HTN: How critical is risk management to the profitability of the providers?

Chad Mulvany: It's going to be extremely important for providers moving forward to manage quality risk and combine that with cost risk as well. As reimbursement starts moving from volume to value, at the end of the day payers are going to pay for that value - - not "Did you produce X number of services?" but rather "What were the outcomes like?"

HTN: And how critical is risk management to the quality of care?

Chad Mulvany: It's an imperative. When you think about managing quality, not only is the government looking at this, but you also see the private industry groups like Leapfrog Group with their focus on quality. At the end of the day, I can imagine a world in which not only Medicare and Medicaid are reimbursing based on quality, but you'll also start to see it in managed care contracting. One of the things that I hear from employer groups is that they've gotten to a point where they can no longer afford the rate increases unless they experienced over the last decade unless they see a commensurate improvement in value, essentially an improvement in the quality of care. This is going to make or break health systems moving forward.

HTN: It's great when there's such an alignment between costs and patient care. That sounds like good news for health care generally.

Chad Mulvany: I would have to agree with you. What's interesting is that the two aren't necessarily divorced - - in fact they're very much linked. I had an opportunity to speak with someone at Scott and White (Hospital and Clinic in Temple Texas) who was talking about their process improvement methodology. I asked if she was coming at it from the perspective of trying to reduce costs. She very specifically corrected me and said no - we look at three things when we look at process improvement. The first question we ask is it going to improve patient safety? Second is it going to improve patient satisfaction? And third is it going to improve employee satisfaction?
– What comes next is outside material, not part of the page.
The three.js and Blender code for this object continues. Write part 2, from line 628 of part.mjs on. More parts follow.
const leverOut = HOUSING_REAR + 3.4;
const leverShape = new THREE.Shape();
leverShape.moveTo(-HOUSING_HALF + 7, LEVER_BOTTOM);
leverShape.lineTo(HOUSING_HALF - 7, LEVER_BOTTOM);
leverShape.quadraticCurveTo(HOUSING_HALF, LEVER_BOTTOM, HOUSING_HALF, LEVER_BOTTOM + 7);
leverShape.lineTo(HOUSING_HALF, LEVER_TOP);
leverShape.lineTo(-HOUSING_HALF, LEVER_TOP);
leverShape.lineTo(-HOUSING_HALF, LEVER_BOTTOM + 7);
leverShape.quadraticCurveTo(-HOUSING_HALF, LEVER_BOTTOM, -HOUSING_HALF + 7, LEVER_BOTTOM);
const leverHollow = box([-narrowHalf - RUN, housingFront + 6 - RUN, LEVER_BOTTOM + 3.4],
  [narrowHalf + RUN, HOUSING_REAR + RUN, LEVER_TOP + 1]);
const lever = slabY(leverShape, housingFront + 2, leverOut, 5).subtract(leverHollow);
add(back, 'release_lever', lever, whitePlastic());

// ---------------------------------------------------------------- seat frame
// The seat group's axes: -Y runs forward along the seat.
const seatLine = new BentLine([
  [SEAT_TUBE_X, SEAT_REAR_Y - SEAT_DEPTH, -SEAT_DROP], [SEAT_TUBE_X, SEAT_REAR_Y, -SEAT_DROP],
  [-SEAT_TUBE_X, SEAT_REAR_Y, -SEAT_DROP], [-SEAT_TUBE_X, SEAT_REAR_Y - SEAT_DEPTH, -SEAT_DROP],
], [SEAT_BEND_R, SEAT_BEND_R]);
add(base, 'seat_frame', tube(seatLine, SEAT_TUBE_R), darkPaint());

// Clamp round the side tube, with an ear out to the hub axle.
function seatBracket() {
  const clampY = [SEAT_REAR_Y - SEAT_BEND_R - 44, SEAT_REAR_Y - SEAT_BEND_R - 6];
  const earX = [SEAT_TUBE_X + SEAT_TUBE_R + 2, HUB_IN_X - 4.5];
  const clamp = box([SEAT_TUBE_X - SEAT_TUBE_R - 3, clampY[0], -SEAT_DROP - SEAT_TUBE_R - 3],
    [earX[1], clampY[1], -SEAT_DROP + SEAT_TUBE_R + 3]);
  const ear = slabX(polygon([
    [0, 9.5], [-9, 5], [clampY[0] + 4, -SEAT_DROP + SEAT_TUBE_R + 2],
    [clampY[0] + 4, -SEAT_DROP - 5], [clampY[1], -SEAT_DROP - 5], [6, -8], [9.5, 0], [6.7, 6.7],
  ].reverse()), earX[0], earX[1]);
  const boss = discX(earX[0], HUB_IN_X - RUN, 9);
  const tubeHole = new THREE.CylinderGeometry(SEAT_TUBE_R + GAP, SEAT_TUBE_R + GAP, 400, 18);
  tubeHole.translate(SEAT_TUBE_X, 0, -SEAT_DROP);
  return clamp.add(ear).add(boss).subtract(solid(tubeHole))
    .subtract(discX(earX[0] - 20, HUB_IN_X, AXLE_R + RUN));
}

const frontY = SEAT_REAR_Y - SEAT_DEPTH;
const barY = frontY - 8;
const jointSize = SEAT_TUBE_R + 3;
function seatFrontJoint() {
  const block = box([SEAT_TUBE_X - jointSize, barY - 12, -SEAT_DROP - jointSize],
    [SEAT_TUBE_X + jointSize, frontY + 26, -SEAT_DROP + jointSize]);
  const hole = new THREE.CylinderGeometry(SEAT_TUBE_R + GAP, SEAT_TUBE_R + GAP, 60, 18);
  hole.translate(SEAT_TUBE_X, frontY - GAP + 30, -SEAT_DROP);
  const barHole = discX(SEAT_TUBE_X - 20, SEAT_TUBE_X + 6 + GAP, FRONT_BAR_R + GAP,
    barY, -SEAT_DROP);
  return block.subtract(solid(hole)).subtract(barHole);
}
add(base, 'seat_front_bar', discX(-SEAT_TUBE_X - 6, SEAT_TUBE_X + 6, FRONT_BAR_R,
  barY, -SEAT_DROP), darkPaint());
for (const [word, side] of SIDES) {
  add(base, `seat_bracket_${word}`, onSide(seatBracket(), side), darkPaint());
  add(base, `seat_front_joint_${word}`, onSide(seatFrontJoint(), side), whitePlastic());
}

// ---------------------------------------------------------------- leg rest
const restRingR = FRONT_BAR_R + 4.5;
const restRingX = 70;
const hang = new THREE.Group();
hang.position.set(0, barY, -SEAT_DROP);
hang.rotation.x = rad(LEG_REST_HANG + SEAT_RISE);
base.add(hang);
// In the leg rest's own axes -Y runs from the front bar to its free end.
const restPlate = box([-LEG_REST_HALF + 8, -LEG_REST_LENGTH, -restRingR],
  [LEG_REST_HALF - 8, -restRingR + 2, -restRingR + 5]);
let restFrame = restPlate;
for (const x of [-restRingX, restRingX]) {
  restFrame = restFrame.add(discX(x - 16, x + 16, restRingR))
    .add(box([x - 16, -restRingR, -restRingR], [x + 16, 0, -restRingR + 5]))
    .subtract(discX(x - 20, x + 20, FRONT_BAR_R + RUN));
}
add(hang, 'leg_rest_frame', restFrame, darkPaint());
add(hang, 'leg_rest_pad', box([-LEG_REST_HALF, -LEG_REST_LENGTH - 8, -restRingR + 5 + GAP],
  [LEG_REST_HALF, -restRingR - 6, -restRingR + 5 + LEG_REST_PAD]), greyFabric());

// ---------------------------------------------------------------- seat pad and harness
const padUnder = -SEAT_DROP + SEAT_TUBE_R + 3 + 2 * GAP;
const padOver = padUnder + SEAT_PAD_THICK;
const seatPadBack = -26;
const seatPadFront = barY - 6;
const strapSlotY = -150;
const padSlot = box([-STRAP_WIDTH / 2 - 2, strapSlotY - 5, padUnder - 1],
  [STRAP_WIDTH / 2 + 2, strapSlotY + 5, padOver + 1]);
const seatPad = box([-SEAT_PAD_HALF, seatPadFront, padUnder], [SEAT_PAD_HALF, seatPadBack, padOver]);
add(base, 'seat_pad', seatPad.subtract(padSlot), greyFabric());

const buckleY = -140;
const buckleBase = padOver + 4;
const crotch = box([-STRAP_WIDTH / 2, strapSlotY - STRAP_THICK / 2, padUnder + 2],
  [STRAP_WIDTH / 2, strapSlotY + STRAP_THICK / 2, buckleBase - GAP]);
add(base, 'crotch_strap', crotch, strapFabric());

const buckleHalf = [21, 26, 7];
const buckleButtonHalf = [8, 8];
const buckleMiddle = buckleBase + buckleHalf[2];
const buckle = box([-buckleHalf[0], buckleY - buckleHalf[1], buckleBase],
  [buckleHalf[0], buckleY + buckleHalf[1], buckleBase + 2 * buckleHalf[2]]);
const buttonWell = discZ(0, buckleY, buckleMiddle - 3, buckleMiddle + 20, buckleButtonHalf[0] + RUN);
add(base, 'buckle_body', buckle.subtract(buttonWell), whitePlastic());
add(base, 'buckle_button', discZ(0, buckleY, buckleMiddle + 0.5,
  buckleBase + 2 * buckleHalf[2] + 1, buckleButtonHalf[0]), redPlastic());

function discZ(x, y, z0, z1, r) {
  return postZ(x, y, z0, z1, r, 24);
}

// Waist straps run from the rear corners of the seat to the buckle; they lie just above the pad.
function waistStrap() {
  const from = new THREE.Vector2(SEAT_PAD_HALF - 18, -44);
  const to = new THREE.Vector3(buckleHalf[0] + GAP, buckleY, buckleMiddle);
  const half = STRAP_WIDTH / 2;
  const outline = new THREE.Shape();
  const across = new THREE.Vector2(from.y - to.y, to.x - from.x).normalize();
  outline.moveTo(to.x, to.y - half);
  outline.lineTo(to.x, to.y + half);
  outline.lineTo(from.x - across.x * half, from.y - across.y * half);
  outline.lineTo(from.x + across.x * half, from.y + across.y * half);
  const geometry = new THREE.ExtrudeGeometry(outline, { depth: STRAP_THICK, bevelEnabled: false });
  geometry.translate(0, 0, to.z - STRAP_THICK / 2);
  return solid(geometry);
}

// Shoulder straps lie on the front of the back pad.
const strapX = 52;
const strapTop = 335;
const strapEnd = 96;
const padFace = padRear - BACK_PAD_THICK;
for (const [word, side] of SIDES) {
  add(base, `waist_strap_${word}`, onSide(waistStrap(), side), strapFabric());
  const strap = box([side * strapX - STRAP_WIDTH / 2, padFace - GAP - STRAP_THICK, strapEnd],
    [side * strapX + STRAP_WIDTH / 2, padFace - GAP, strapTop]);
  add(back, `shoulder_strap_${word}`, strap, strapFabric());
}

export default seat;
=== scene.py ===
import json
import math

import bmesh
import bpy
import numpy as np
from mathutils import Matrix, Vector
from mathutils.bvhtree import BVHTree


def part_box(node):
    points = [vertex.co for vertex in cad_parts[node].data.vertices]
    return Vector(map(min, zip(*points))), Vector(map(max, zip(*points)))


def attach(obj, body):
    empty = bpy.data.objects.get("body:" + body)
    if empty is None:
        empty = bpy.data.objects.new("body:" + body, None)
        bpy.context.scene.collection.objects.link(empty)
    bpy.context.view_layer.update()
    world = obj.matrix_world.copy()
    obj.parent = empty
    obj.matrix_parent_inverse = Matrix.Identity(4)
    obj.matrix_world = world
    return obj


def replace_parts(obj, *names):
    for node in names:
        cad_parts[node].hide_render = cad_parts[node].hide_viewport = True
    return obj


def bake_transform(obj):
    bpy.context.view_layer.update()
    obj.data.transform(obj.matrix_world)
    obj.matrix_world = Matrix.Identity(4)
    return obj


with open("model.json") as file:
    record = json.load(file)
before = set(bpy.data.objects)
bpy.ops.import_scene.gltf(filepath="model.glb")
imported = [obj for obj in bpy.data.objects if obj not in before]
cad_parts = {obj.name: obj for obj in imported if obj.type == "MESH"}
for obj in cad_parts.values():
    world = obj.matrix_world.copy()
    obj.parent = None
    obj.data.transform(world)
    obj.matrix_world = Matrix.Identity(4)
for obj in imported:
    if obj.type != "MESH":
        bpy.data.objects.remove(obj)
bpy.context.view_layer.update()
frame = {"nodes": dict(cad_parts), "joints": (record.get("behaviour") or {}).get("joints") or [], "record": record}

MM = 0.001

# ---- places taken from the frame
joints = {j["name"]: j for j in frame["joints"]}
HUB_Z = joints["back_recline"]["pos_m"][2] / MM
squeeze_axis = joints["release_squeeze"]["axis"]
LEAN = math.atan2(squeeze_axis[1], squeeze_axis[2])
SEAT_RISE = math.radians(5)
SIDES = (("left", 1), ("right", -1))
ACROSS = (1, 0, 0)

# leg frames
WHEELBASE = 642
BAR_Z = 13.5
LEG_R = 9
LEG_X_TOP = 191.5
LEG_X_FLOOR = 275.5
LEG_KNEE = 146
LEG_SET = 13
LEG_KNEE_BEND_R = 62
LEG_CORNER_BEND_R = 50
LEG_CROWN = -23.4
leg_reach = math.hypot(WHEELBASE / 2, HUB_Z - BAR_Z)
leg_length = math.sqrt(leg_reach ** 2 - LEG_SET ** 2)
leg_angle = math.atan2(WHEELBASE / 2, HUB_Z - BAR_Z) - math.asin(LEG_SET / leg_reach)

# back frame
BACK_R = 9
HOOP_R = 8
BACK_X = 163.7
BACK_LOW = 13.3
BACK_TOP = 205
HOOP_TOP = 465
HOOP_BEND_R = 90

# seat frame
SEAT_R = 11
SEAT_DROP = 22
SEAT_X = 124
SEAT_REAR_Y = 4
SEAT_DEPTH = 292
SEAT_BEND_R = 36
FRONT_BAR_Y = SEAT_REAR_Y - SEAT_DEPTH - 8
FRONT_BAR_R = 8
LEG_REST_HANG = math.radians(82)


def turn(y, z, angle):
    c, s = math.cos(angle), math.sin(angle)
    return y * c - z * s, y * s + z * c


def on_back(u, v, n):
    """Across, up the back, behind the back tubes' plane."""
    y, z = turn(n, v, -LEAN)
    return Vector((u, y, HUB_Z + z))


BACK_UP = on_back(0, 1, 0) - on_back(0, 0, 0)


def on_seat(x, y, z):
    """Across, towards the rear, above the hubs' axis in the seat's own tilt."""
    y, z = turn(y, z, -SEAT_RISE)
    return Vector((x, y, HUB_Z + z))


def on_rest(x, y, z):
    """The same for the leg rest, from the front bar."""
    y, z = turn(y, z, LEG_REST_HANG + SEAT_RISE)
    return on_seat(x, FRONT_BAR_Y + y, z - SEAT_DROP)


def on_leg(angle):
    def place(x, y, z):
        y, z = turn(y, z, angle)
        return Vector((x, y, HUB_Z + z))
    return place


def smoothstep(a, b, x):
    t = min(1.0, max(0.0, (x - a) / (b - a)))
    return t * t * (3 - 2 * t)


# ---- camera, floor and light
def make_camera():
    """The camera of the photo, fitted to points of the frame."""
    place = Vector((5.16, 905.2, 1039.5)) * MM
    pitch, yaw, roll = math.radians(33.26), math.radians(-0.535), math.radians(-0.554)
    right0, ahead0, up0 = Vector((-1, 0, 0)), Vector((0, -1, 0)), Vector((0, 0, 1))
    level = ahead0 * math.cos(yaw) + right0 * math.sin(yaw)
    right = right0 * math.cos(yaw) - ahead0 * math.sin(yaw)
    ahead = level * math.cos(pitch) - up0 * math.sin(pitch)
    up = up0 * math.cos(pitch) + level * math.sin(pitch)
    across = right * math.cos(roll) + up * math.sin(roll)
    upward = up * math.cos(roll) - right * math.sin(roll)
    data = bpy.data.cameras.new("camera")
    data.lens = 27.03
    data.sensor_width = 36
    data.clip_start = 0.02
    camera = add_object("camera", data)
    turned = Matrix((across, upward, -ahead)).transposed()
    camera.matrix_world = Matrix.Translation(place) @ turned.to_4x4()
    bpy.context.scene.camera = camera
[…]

When we end up fixing something that is a detriment to one of those three things, we find that it eventually ends up reducing costs as well. So the two are very much tied together.

HTN: Will these trends accelerate the consolidation of providers?
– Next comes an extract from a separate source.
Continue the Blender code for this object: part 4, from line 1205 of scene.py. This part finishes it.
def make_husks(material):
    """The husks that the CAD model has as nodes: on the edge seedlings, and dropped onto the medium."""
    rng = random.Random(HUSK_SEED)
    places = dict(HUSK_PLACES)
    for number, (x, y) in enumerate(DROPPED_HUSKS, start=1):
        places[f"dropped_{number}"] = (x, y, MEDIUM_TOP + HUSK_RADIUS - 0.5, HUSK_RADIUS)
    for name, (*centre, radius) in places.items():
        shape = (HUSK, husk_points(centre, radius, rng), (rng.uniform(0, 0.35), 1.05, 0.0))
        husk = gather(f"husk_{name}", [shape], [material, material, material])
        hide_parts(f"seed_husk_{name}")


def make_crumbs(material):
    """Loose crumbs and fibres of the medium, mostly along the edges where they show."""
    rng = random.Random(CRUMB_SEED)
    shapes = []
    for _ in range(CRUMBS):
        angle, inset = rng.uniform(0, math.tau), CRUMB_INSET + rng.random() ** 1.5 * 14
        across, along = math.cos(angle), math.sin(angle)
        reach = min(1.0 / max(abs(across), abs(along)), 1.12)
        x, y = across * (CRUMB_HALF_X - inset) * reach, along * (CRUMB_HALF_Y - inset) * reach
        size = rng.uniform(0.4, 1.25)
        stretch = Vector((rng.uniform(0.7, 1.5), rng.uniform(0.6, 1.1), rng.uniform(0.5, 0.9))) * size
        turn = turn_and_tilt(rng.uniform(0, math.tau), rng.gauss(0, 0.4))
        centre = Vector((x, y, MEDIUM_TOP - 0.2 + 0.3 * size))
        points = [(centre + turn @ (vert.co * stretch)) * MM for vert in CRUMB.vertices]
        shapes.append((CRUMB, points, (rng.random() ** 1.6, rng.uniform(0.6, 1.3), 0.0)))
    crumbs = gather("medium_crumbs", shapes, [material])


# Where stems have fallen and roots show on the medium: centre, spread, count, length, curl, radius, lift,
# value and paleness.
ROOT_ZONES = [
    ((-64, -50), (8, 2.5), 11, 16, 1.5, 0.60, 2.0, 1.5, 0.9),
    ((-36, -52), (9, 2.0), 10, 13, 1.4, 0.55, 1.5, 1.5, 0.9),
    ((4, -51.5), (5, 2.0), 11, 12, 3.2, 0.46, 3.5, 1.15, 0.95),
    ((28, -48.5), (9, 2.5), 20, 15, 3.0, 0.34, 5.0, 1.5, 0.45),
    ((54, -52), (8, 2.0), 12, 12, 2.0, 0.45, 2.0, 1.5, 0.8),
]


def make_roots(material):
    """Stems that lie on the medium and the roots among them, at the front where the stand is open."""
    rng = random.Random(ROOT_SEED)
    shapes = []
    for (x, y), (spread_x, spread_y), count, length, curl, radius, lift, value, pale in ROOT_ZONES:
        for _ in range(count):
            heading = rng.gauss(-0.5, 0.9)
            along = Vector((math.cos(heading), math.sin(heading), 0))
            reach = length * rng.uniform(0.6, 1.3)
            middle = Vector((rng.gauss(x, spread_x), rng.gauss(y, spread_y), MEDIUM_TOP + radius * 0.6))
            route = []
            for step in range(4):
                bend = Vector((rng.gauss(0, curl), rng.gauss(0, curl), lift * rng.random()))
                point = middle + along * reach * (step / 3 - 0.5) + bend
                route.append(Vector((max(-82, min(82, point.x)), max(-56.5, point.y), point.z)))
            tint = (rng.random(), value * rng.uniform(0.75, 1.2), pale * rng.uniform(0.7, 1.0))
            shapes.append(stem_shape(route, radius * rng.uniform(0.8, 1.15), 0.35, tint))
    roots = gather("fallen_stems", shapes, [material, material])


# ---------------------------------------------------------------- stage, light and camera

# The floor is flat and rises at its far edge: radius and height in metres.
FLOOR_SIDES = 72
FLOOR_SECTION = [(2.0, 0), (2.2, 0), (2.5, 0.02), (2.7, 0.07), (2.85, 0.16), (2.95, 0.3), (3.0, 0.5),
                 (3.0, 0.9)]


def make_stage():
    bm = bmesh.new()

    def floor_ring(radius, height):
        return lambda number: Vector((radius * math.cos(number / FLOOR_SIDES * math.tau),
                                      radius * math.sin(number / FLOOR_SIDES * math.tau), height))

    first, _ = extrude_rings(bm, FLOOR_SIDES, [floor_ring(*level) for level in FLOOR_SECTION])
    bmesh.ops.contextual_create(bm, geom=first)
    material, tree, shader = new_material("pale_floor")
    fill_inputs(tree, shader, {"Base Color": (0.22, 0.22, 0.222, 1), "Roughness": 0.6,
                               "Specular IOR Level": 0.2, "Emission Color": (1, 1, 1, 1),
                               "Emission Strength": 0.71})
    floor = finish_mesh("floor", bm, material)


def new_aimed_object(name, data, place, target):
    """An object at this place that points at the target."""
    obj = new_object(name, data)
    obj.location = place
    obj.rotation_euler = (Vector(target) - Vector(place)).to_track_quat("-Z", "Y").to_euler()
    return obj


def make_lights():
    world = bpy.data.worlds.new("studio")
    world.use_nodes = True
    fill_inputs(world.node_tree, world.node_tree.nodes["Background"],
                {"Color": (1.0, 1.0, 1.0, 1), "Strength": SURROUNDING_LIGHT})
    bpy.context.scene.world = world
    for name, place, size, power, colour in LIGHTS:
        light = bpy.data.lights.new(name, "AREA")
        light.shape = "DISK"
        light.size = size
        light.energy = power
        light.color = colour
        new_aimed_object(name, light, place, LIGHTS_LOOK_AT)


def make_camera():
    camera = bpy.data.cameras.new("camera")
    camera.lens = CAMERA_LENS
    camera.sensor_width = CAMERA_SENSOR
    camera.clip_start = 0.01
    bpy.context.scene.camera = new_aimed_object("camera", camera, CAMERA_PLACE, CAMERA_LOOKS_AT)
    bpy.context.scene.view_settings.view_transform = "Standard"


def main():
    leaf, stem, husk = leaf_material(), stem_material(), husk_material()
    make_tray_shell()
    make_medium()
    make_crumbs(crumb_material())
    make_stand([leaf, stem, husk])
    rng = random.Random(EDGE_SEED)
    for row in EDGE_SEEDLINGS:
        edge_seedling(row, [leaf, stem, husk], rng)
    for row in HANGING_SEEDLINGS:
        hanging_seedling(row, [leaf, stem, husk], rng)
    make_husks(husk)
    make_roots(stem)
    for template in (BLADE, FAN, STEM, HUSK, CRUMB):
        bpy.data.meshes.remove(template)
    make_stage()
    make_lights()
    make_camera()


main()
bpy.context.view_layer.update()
Chad Mulvany: I think it will. When you think about episodic payment or an accountable care organization, you need to have all the pieces in place and a fairly defined system of care.

Secondly from a financial perspective, there are a lot of hospitals that are currently struggling financially that are not going to have the capital to make the investments in process improvements. Unfortunately these are not inexpensive investments that need to be made and the way the payment cuts are structured, the financial picture isn’t getting better for these providers. So there will be an opportunity for further health system consolidation.

HTN: What is your background and your current role with HFMA?

Chad Mulvany: I am the technical manager who's responsible for following reimbursement and regulatory issues. I started out my career as a reimbursement and revenue cycle consultant. From there I was picked up by one of my clients and worked for a large health system doing everything from preparing cost reports to acting as an internal consultant looking. While I was at this particular health system I completed up my MBA and stepped outside of the industry to work as a management consultant for a couple of years. Just last year, I had the opportunity to join HFMA and just couldn't refuse it.

HTN: You must be in ‘hyper-drive’ with the current focus on health care reform. What’s it like?

Chad Mulvany: I spend a lot of time reading 2000 page bills. It's not so much hyper-drive as periods of very frantic activity whenever something new comes out from the House or the Senate. The way they work they put something out and refine it, and at that point it's sort of a dark period and you don't hear anything from them. Then two to four weeks later something else comes out and it starts again.